Using the records that appear below, write out exactly the lines from the one with "Keep writing the" through the one with "const POUCH_X = HALF_SPAN + 2;", keeping both end lines.

--- start RECORDS TO PROCESS ---

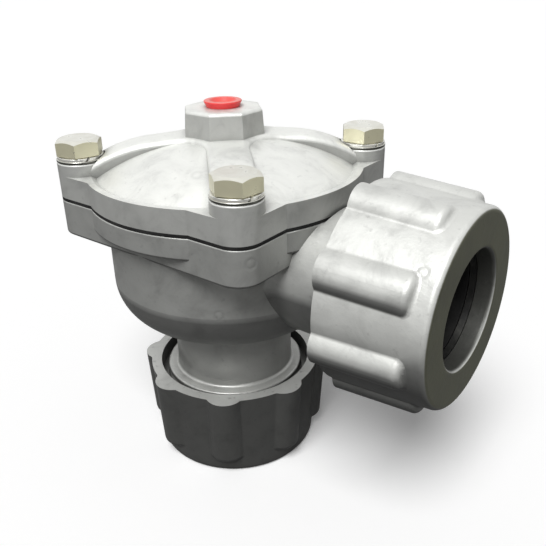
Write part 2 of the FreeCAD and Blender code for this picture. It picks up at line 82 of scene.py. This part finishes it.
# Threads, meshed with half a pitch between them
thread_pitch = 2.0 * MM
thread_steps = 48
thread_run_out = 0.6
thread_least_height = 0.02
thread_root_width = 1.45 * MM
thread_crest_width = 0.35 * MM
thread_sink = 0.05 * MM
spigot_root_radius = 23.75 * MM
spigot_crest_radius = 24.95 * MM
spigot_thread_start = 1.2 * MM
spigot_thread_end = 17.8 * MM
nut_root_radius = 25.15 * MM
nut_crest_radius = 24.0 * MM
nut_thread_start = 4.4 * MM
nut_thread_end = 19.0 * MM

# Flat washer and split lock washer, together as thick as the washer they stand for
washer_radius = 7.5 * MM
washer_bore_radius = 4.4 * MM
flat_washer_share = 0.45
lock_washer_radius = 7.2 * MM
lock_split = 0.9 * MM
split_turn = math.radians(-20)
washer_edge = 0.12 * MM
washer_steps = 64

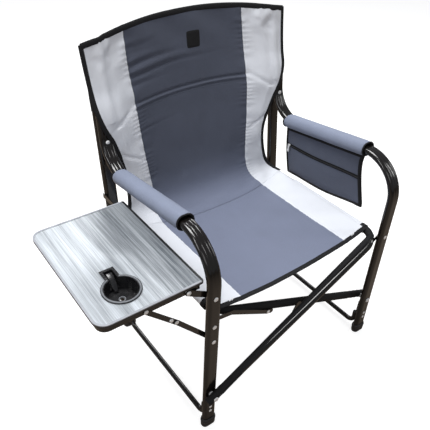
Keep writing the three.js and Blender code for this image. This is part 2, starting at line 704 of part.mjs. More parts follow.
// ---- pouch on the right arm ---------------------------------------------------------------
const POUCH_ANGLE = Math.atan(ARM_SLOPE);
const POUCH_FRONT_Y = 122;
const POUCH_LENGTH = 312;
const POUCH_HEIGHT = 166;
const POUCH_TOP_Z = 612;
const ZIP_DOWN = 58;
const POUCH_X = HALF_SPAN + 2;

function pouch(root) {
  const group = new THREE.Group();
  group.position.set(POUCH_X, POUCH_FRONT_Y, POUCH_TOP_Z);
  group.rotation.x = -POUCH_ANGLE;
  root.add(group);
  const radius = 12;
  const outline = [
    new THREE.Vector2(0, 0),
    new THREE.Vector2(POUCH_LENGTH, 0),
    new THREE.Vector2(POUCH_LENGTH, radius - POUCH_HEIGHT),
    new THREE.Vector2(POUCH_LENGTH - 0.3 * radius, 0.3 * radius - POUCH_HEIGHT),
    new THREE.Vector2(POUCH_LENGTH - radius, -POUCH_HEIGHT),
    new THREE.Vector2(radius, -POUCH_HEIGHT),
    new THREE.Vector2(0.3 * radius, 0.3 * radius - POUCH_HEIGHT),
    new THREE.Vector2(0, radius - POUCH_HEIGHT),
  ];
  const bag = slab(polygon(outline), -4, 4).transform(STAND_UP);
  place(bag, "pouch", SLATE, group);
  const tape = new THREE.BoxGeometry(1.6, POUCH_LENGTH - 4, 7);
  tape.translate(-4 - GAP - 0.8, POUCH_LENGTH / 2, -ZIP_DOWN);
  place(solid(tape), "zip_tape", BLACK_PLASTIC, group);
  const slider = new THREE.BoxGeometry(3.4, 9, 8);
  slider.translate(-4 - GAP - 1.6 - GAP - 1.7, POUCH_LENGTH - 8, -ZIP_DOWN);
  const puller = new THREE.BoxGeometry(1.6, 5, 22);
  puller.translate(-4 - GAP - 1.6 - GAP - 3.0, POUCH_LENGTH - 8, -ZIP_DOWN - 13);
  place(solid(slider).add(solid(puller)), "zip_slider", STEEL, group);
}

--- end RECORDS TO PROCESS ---

(COMPLETED TASK):
Keep writing the three.js and Blender code for this image. This is part 2, starting at line 704 of part.mjs. More parts follow.
// ---- pouch on the right arm ---------------------------------------------------------------
const POUCH_ANGLE = Math.atan(ARM_SLOPE);
const POUCH_FRONT_Y = 122;
const POUCH_LENGTH = 312;
const POUCH_HEIGHT = 166;
const POUCH_TOP_Z = 612;
const ZIP_DOWN = 58;
const POUCH_X = HALF_SPAN + 2;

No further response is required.